Certamente que não pretendo afirmar aqui um igualitarismo, enquanto
sistema ideológico, que nivelasse a vida de todos os homens numa igualdade
absoluta, sem diferenças; mas, sim, salvaguardar a dignidade e os direitos
básicos de pessoas e povos. De resto, os modelos igualitaristas, assentes em
modelos de propriedade coletiva dos meios de produção e de anulação das classes
sociais, faliram, ao longo da história, deixando-nos entrever que mediante o
esforço de todos apenas uma minoria usufruía qualitativamente dos resultados
dessa produção. Por outro lado, também o capitalismo desenfreado, onde o lucro
é a palavra de ordem, deixa na margem a maioria das pessoas, beneficiando
apenas algumas. Como, de resto, se pode verificar no artigo indicado.

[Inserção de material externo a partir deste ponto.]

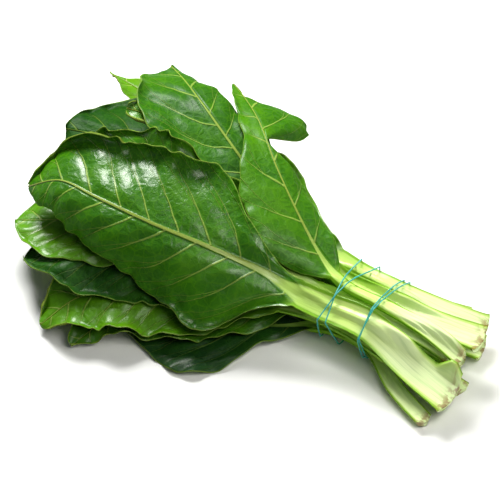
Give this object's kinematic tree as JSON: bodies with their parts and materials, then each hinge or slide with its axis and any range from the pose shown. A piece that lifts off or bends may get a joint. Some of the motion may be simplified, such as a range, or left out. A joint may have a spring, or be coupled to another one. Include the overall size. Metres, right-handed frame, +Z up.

Assim sendo, temos de encontrar um meio-termo, que sirva a justiça
social e a equidade.
Conscientes
de que as empresas e os serviços beneficiam do trabalho de todos, não nos será
difícil compreender que uma boa parte do lucro é pertença dos trabalhadores,
por direito próprio, que lhe é assegurado mediante uma justa remuneração. Ao
mesmo tempo que estes se empenham no desenvolvimento e crescimento das empresas
e serviços onde colaboram e asseguram o seu trabalho; na certeza de que o bem
das empresas é também o seu próprio bem. Pelo menos assim deveria ser, não
obstante uma certa tendência atual para a procura do lucro à custa, quantas
vezes, do trabalho mal remunerado dos colaboradores de algumas empresas e
serviços.
Inclusive, uma justa remuneração não pode nivelar-se simplesmente pelos
valores superiormente definidos como mínimos; mas, para que seja justa, tem de
considerar o trabalho realizado e a produção alcançada. Isto é, uma remuneração
em linha com os bens auferidos.
Algumas empresas, com forte sentido de compromisso social, fazem-no e
vão mesmo até mais longe, atribuindo prémios de produção aos funcionários ou
colaboradores. Não sendo tal ação obrigatória, é um forte incentivo à produção
e uma expressão clara de sensibilidade social.
Ao
invés, o salário justo é um dever, resultante do trabalho realizado, que é um
direito dos trabalhadores e a salvaguarda da sua dignidade, bem como daqueles
que lhe estão afetos, dependendo deles economicamente.
Na
perspetiva do «princípio do uso comum dos bens», afirmava o Papa João Paulo II,
na Encíclica Laborem Exercens: «um
salário justo apresenta-se em todos os casos como verificação concreta da
justiça de cada sistema socioeconómico e, em qualquer hipótese, do seu justo
funcionamento» (LE. 19). Certamente um percurso a aferir permanentemente e,
sobretudo, a aperfeiçoar. A bem da justiça e da dignidade humana.